Aaron what was going through your head when you saw that?
Aaron: Watching her the first time I just got so emotional, I couldn’t believe the things a mother is willing to do for her son. The first time she set out I started crying because I was so proud of her. It honestly shows how far a parent will go for their child.
Deb: Especially when balance is the worst thing! I can’t even stand on one leg without falling over.
Aaron: She got so far the first time and I was so pumped. We were in a decent spot. And then the second one she just lost her focus. She tried to go a little faster and that made her fall closer to the building. So I waiting for her third try, but then someone who fell after her went before her and I was like, ‘Okay what’s going on?’ And then I got word from production to go up and check on my mom. Once you hear that you don’t really know what’s going on. You hope everything’s okay in that moment because my mom’s health is everything to me. So that was one of the longest elevator rides up I’ve ever had.

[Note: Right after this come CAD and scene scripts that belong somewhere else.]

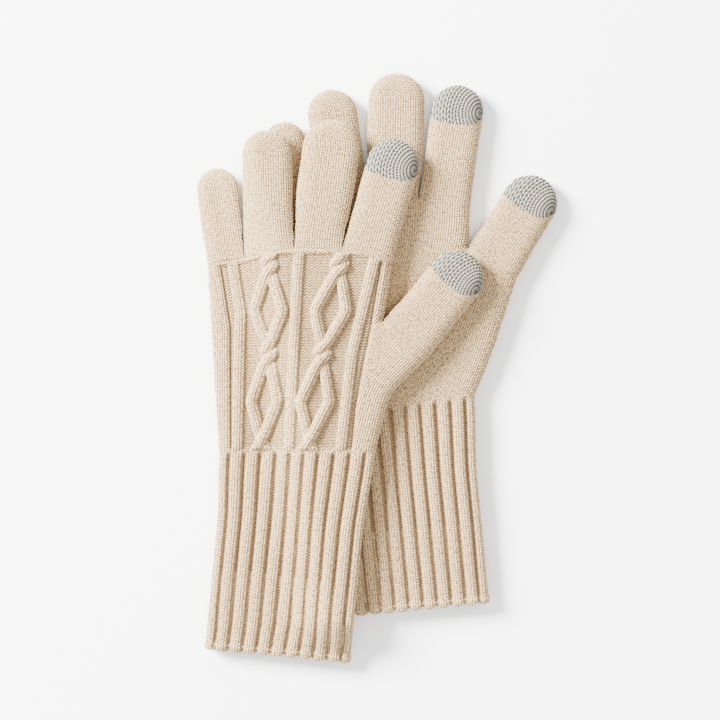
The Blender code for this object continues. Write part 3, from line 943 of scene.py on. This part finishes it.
def stitch_height(nodes, u, v, purl):
    """The stitch relief again, as nodes, for fine shading."""
    part = nodes.math("FRACT", u)
    off = nodes.math("ABSOLUTE", nodes.math("SUBTRACT", part, 0.5))
    leg = nodes.math("ABSOLUTE", nodes.math("SINE", nodes.math("MULTIPLY", off, 2 * math.pi)))
    leg = nodes.math("POWER", leg, 0.7)
    slant = nodes.math("SUBTRACT", v, nodes.math("MULTIPLY", off, 1.5))
    turn = nodes.math("COSINE", nodes.math("MULTIPLY", slant, 2 * math.pi))
    turn = nodes.math("MULTIPLY_ADD", turn, 0.5, 0.5)
    turn = nodes.math("MULTIPLY_ADD", nodes.math("POWER", turn, 0.7), 0.65, 0.35)
    knit = nodes.math("MULTIPLY", leg, turn)
    wave = nodes.math("MULTIPLY", nodes.math("COSINE", nodes.math("MULTIPLY", u, 2 * math.pi)), 0.25)
    rows = nodes.math("COSINE", nodes.math("MULTIPLY", nodes.math("ADD", v, wave), 2 * math.pi))
    rows = nodes.math("MULTIPLY_ADD", rows, 0.5, 0.5)
    return nodes.blend(purl, knit, rows)


def knit_material(name, yarn):
    """Marled yarn: pale and warm fibres by strand, with painted shade between the stitches and in grooves.
    """
    nodes = Nodes(name)
    stitch_map = nodes.add("ShaderNodeUVMap", uv_map="stitches").outputs[0]
    split = nodes.add("ShaderNodeSeparateXYZ")
    nodes.put(split.inputs[0], stitch_map)
    u, v = split.outputs[0], split.outputs[1]
    purl = nodes.add("ShaderNodeAttribute", attribute_name="purl").outputs["Fac"]
    height = stitch_height(nodes, u, v, purl)
    stretched = nodes.add("ShaderNodeMapping")
    nodes.put(stretched.inputs["Vector"], stitch_map)
    stretched.inputs["Scale"].default_value = (2.0, 1.0, 1.0)
    strand = nodes.noise(stretched.outputs[0], 1.05, 3.0, 0.7)
    place = nodes.add("ShaderNodeTexCoord").outputs["Object"]
    fibre = nodes.noise(place, 1500.0, 3.0, 0.65)
    broad = nodes.noise(place, 45.0, 2.0)
    strands = nodes.math("MULTIPLY", strand, 1.0 - MARL_FIBRE)
    marl = nodes.math("ADD", strands, nodes.math("MULTIPLY", fibre, MARL_FIBRE))
    ramp = nodes.add("ShaderNodeMapRange")
    nodes.put(ramp.inputs[0], marl)
    ramp.inputs[1].default_value, ramp.inputs[2].default_value = yarn["marl"]
    marled = nodes.tint(ramp.outputs[0], yarn["warm"], yarn["pale"])
    # painted shade: low stitch heights, in the gaps, take the deep colour
    shaded = nodes.add("ShaderNodeMapRange")
    nodes.put(shaded.inputs[0], height)
    shaded.inputs[1].default_value, shaded.inputs[2].default_value = yarn["gap"]
    # painted shade in grooves, crotches and the whorl's middle, from the mesh
    painted_shade = nodes.add("ShaderNodeAttribute", attribute_name="painted_shade").outputs["Fac"]
    shade_paint = nodes.math("MULTIPLY", painted_shade, HOLLOW_SHADE)
    unshaded_share = nodes.math("MULTIPLY", shaded.outputs[0], nodes.math("SUBTRACT", 1.0, shade_paint))
    colour = nodes.tint(unshaded_share, yarn["deep"], marled)
    lit = nodes.math("MULTIPLY_ADD", broad, *LONG_WAVE)
    scale = nodes.add("ShaderNodeVectorMath", operation="SCALE")
    nodes.put(scale.inputs[0], colour)
    nodes.put(scale.inputs["Scale"], lit)
    nodes.put(nodes.shader.inputs["Base Color"], scale.outputs[0])
    fuzz = nodes.math("MULTIPLY_ADD", nodes.noise(place, 2600.0, 2.0), FUZZ, height)
    bump = nodes.add("ShaderNodeBump")
    bump.inputs["Strength"].default_value = 0.75
    bump.inputs["Distance"].default_value = 0.00035
    nodes.put(bump.inputs["Height"], fuzz)
    nodes.put(nodes.shader.inputs["Normal"], bump.outputs[0])
    shader = nodes.shader.inputs
    shader["Roughness"].default_value = 0.92
    shader["Specular IOR Level"].default_value = 0.15
    shader["Sheen Weight"].default_value = yarn["sheen"]
    shader["Sheen Roughness"].default_value = 0.45
    shader["Sheen Tint"].default_value = (1.0, 0.96, 0.9, 1.0)
    return nodes.material


# ---- light, floor and camera ----

def studio():
    """A white table, soft light from the upper left and a camera straight above."""
    bpy.ops.mesh.primitive_plane_add(size=4.0, location=(0.0, 0.0, -FLOOR_DROP))
    floor = bpy.context.object
    floor.name = "floor"
    paper = bpy.data.materials.new("paper")
    paper.use_nodes = True
    shader = paper.node_tree.nodes["Principled BSDF"].inputs
    shader["Base Color"].default_value = FLOOR_TONE
    shader["Roughness"].default_value = 0.9
    floor.data.materials.append(paper)
    for name, (place, size, power) in LIGHTS.items():
        add_light(name, place, size, power)
    world = bpy.data.worlds.new("studio")
    world.use_nodes = True
    world.node_tree.nodes["Background"].inputs["Color"].default_value = (1.0, 1.0, 1.0, 1.0)
    world.node_tree.nodes["Background"].inputs["Strength"].default_value = SKY
    bpy.context.scene.world = world
    lens = bpy.data.cameras.new("camera")
    lens.sensor_width = SENSOR
    lens.lens = SENSOR * CAMERA_HEIGHT / VIEW_WIDTH
    lens.clip_end = 20.0
    camera = bpy.data.objects.new("camera", lens)
    camera.location = (*VIEW_CENTRE, CAMERA_HEIGHT)
    bpy.context.scene.collection.objects.link(camera)
    bpy.context.scene.camera = camera


def add_light(name, place, size, power):
    """A round area light that looks at the gloves."""
    lamp = bpy.data.lights.new(name, "AREA")
    lamp.shape = "DISK"
    lamp.size = size
    lamp.energy = power
    light = bpy.data.objects.new(name, lamp)
    light.location = place
    light.rotation_euler = (-Vector(place)).to_track_quat("-Z", "Y").to_euler()
    bpy.context.scene.collection.objects.link(light)


WOOL = knit_material("marled_wool", WOOL_YARN)
TOUCH = knit_material("touch_yarn", TOUCH_YARN)
for glove in (RIGHT, LEFT):
    hand(glove, WOOL)
    cuff_pieces(glove, WOOL)
    for each in (*FINGERS, "thumb"):
        finger(glove, each, WOOL, TOUCH)
studio()
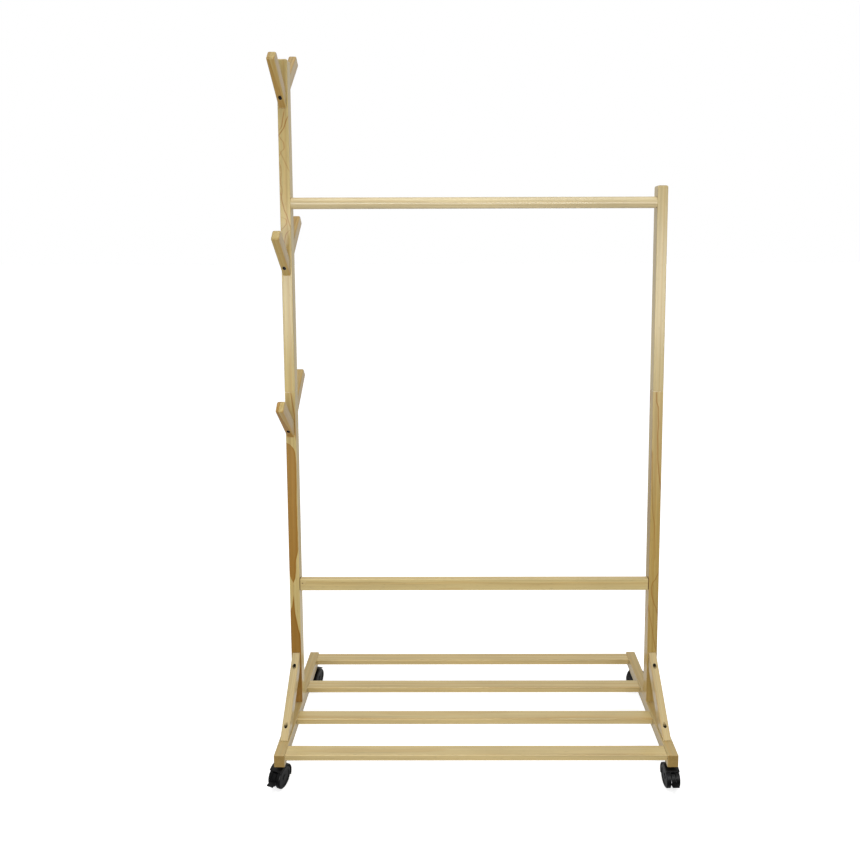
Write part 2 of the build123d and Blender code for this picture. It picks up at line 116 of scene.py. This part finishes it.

Seeing her laying down and breaking down… that was my moment when I was like, ‘Okay it’s my turn to be the parent.’
Is riding a bike again just as easy as they say it is to remember?
Deb: As a mommy, when you’re teaching your kids how to ride a bike you tell them never to let go of the handlebars. Well there’s a reason for that because I fell 40 times! You can blame the producers for that, for having two balancing acts on the same leg!
Aaron: Both of those challenges were balancing acts. In true judgment at the time we should have chosen the dragon boat, but when you rip that card you are in Race mind. You can’t start over or under-thinking, because you don’t know. You don’t fully understand until you get there.
How tough was this thing mentally?
Deb: It’s challenging. You have no idea where you’re going to be or what you’re going to do. We got a clue that said ‘uptight…’ well I was uptight that morning. Would you have figured it out? You just go and then you find out what it is. So mentally it’s hard to prepare for. And physically you don’t know what to prepare for. Yeah I can ride a bike, but I’m looking straight ahead and leisurely looking at things around you. Bike polo? Not at the same time!
Aaron, you had listed your mom’s mini temper tantrums as a potential stressor for your team in your original bio—we didn’t see any, but Deb, did you have any?
Aaron: Unfortunately the world didn’t get to see them but I see them on a daily basis. She gets into these modes where she’s just hard to get out of them and she’ll pout, she’ll kick and scream like a toddler.
Aaron: See what I mean? No… there was one instance in the first leg with our cab driver. My mom was giving him a hard time being like, ‘We’re on a budget, you promised us it was only going to be this much.’ And then it grew from there. But it didn’t make it to air. I love my mom no matter what. Her tantrums definitely could have slowed us down in the future.
Deb: But they also could have pushed me too.
Aaron: Yes. There are good things about it too. She could go into ‘Mom Rage Mode,’ and she’s scary in that mode.
Deb: I’ll do anything to protect my kids, believe me.
Any regrets on wearing those suits instead of athletic wear?
Aaron: Nope. We are the suits, it is what identifies us and our profession and our suits were not the thing that hindered us, at all.
Deb: Nope. They’re very comfortable. We do more than what you saw on the show in our suits. Like, we do everything in our suits because that’s what we wear every day. Why wear something you’re not comfortable with?